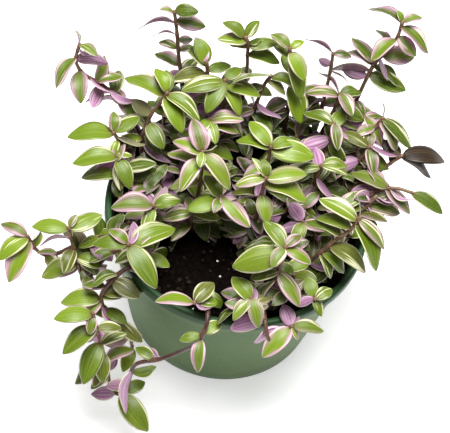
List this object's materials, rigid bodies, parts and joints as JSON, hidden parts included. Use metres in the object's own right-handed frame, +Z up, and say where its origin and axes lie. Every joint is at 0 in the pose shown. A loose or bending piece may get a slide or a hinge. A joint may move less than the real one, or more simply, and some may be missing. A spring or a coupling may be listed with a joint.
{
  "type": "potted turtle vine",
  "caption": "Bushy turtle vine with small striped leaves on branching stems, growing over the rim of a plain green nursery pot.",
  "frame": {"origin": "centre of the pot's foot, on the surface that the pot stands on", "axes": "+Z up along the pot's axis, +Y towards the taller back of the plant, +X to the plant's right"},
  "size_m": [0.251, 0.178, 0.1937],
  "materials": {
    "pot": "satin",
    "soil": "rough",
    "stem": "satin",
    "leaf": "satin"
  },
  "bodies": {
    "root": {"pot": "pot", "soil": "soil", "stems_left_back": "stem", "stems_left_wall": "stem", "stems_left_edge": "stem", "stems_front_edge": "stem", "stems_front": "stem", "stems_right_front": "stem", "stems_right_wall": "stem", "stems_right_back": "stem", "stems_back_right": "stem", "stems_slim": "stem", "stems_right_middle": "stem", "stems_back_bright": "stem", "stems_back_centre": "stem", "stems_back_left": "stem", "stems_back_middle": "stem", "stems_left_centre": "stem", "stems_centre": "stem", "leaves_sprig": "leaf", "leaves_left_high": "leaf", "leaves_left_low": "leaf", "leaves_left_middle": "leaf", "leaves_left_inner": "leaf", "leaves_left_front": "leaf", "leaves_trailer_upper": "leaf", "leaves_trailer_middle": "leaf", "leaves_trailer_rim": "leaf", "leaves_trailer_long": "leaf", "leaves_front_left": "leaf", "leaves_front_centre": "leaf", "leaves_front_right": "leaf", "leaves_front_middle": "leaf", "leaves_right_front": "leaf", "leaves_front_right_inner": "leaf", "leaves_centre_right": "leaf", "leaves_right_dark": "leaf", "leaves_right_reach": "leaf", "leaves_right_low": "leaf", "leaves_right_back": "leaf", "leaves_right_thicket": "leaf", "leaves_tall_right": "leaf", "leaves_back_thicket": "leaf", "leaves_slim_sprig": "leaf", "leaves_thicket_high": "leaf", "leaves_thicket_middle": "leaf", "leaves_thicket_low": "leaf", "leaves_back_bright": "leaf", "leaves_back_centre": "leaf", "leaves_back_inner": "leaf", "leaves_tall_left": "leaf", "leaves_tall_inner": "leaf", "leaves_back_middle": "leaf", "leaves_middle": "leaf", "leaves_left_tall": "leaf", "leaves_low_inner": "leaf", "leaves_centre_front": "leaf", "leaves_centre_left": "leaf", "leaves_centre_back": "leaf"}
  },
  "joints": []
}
--
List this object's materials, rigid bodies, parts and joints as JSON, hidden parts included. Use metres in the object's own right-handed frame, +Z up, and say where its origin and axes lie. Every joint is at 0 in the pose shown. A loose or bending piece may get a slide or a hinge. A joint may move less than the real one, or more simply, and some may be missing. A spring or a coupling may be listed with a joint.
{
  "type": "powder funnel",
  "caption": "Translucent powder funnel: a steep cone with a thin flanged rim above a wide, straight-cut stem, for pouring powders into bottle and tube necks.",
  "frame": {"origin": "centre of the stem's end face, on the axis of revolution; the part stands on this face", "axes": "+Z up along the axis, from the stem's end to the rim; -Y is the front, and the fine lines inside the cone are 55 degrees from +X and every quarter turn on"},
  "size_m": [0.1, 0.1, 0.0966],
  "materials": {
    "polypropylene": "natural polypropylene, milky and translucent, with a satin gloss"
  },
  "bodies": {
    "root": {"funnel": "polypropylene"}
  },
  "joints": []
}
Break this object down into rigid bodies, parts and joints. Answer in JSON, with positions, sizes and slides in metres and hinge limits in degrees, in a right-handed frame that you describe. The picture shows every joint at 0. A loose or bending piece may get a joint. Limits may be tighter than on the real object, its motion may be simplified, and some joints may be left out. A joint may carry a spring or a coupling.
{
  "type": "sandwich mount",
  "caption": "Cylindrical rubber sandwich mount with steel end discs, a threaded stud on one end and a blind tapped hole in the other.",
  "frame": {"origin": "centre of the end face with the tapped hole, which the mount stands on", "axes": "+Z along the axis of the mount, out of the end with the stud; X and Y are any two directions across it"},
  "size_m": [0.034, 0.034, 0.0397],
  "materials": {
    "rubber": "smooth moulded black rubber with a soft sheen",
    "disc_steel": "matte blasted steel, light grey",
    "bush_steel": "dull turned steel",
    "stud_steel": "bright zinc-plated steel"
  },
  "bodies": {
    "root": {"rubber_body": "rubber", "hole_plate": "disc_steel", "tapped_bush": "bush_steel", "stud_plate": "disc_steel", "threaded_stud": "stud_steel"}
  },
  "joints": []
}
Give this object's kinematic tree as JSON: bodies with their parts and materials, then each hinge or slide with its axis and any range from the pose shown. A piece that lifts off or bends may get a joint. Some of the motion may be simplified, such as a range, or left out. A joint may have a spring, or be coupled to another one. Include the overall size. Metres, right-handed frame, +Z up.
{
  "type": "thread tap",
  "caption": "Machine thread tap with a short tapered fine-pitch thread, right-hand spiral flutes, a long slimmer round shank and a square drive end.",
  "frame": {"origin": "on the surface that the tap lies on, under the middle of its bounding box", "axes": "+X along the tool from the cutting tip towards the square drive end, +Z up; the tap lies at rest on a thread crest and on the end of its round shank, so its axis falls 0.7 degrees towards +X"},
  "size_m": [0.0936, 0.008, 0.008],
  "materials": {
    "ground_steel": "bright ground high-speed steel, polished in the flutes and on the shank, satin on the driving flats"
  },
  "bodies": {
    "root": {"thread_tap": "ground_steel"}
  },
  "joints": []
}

* _Written instruction_
All lines above containing the string "axis" are to be collected.

* _Result of the exercise_
  "frame": {"origin": "centre of the pot's foot, on the surface that the pot stands on", "axes": "+Z up along the pot's axis, +Y towards the taller back of the plant, +X to the plant's right"},
  "frame": {"origin": "centre of the stem's end face, on the axis of revolution; the part stands on this face", "axes": "+Z up along the axis, from the stem's end to the rim; -Y is the front, and the fine lines inside the cone are 55 degrees from +X and every quarter turn on"},
  "frame": {"origin": "centre of the end face with the tapped hole, which the mount stands on", "axes": "+Z along the axis of the mount, out of the end with the stud; X and Y are any two directions across it"},
Give this object's kinematic tree as JSON: bodies with their parts and materials, then each hinge or slide with its axis and any range from the pose shown. A piece that lifts off or bends may get a joint. Some of the motion may be simplified, such as a range, or left out. A joint may have a spring, or be coupled to another one. Include the overall size. Metres, right-handed frame, +Z up.
  "frame": {"origin": "on the surface that the tap lies on, under the middle of its bounding box", "axes": "+X along the tool from the cutting tip towards the square drive end, +Z up; the tap lies at rest on a thread crest and on the end of its round shank, so its axis falls 0.7 degrees towards +X"},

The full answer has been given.